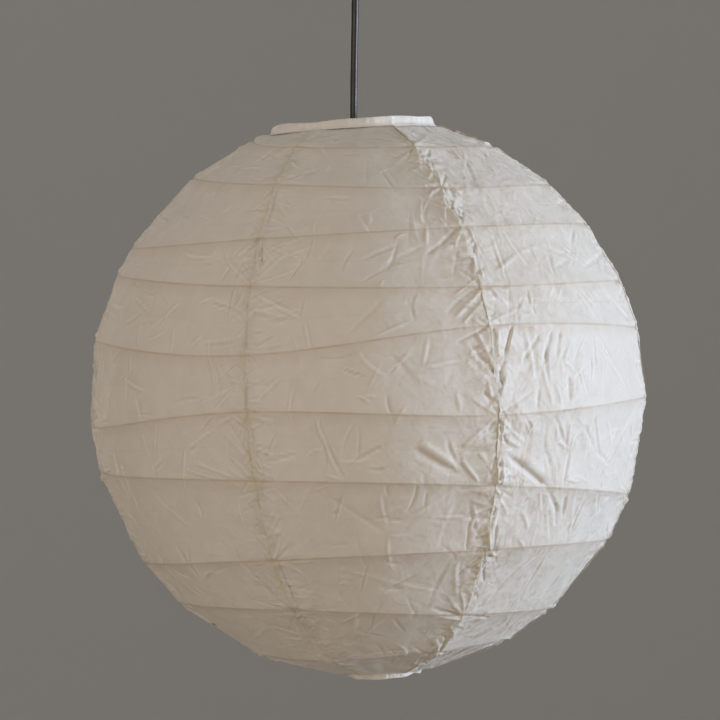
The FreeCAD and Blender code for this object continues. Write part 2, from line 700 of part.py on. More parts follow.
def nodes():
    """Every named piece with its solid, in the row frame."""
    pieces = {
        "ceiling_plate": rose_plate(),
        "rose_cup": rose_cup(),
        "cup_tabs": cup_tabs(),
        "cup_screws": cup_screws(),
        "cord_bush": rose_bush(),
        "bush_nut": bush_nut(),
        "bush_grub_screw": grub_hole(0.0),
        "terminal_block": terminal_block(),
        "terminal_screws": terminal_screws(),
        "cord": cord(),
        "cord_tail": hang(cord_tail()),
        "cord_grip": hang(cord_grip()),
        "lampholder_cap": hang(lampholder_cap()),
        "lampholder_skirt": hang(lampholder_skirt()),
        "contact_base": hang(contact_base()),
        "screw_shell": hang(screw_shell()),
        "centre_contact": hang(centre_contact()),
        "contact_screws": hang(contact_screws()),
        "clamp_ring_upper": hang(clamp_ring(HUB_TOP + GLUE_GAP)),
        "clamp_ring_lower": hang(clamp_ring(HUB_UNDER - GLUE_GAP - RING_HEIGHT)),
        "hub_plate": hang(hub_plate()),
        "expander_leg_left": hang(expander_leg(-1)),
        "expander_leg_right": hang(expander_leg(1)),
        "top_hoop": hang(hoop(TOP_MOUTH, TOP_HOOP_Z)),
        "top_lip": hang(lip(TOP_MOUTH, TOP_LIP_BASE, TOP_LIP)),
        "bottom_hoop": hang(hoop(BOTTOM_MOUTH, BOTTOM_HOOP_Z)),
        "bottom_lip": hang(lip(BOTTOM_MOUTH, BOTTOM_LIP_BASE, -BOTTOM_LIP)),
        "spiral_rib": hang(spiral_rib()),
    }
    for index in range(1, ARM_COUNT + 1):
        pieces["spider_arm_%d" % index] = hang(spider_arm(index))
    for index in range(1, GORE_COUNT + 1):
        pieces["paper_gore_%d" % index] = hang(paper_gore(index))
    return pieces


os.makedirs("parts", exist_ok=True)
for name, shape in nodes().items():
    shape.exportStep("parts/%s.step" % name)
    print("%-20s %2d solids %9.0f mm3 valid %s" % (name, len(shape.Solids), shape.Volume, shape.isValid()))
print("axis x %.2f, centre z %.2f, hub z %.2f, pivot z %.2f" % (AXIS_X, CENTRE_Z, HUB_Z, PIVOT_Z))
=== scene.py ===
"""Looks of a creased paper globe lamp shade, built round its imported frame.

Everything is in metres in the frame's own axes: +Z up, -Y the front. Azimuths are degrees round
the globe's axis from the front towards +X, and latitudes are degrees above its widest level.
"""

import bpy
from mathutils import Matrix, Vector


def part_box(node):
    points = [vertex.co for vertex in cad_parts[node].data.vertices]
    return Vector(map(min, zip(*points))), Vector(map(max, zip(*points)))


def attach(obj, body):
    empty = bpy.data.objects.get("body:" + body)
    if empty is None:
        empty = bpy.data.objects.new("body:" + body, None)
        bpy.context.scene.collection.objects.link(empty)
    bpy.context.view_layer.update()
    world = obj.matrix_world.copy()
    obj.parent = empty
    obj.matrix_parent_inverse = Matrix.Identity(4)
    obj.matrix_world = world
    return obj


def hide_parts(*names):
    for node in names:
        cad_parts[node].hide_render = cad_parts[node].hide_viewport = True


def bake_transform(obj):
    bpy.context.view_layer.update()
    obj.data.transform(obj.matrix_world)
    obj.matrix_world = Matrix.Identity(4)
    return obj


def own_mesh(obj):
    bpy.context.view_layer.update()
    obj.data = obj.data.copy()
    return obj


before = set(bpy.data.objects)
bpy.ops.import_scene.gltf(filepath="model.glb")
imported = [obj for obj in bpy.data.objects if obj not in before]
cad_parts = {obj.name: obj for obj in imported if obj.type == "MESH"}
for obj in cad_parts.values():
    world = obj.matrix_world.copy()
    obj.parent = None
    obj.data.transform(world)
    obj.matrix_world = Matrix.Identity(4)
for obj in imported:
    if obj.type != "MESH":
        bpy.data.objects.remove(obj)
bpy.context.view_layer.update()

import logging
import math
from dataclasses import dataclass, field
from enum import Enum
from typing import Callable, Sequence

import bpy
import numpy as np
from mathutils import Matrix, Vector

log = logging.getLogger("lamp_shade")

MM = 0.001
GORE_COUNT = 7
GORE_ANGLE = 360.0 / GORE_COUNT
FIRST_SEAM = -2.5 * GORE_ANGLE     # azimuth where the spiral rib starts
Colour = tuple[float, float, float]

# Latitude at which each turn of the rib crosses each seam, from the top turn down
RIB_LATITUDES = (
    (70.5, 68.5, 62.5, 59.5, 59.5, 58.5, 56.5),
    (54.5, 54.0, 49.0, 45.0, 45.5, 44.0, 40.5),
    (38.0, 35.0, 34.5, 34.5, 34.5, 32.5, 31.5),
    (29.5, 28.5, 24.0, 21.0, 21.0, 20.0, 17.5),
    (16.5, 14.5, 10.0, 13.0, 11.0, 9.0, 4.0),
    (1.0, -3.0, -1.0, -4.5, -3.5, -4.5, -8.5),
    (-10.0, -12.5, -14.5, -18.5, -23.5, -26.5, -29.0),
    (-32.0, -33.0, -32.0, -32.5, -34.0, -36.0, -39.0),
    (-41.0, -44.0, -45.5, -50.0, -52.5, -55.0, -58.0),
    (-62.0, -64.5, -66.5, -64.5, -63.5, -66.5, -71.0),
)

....

WHAT IS EXPECTED | Which lines above contain "objects"? Show each of them.

SOLUTION FOR THIS TASK |
    empty = bpy.data.objects.get("body:" + body)
        empty = bpy.data.objects.new("body:" + body, None)
        bpy.context.scene.collection.objects.link(empty)
before = set(bpy.data.objects)
imported = [obj for obj in bpy.data.objects if obj not in before]
        bpy.data.objects.remove(obj)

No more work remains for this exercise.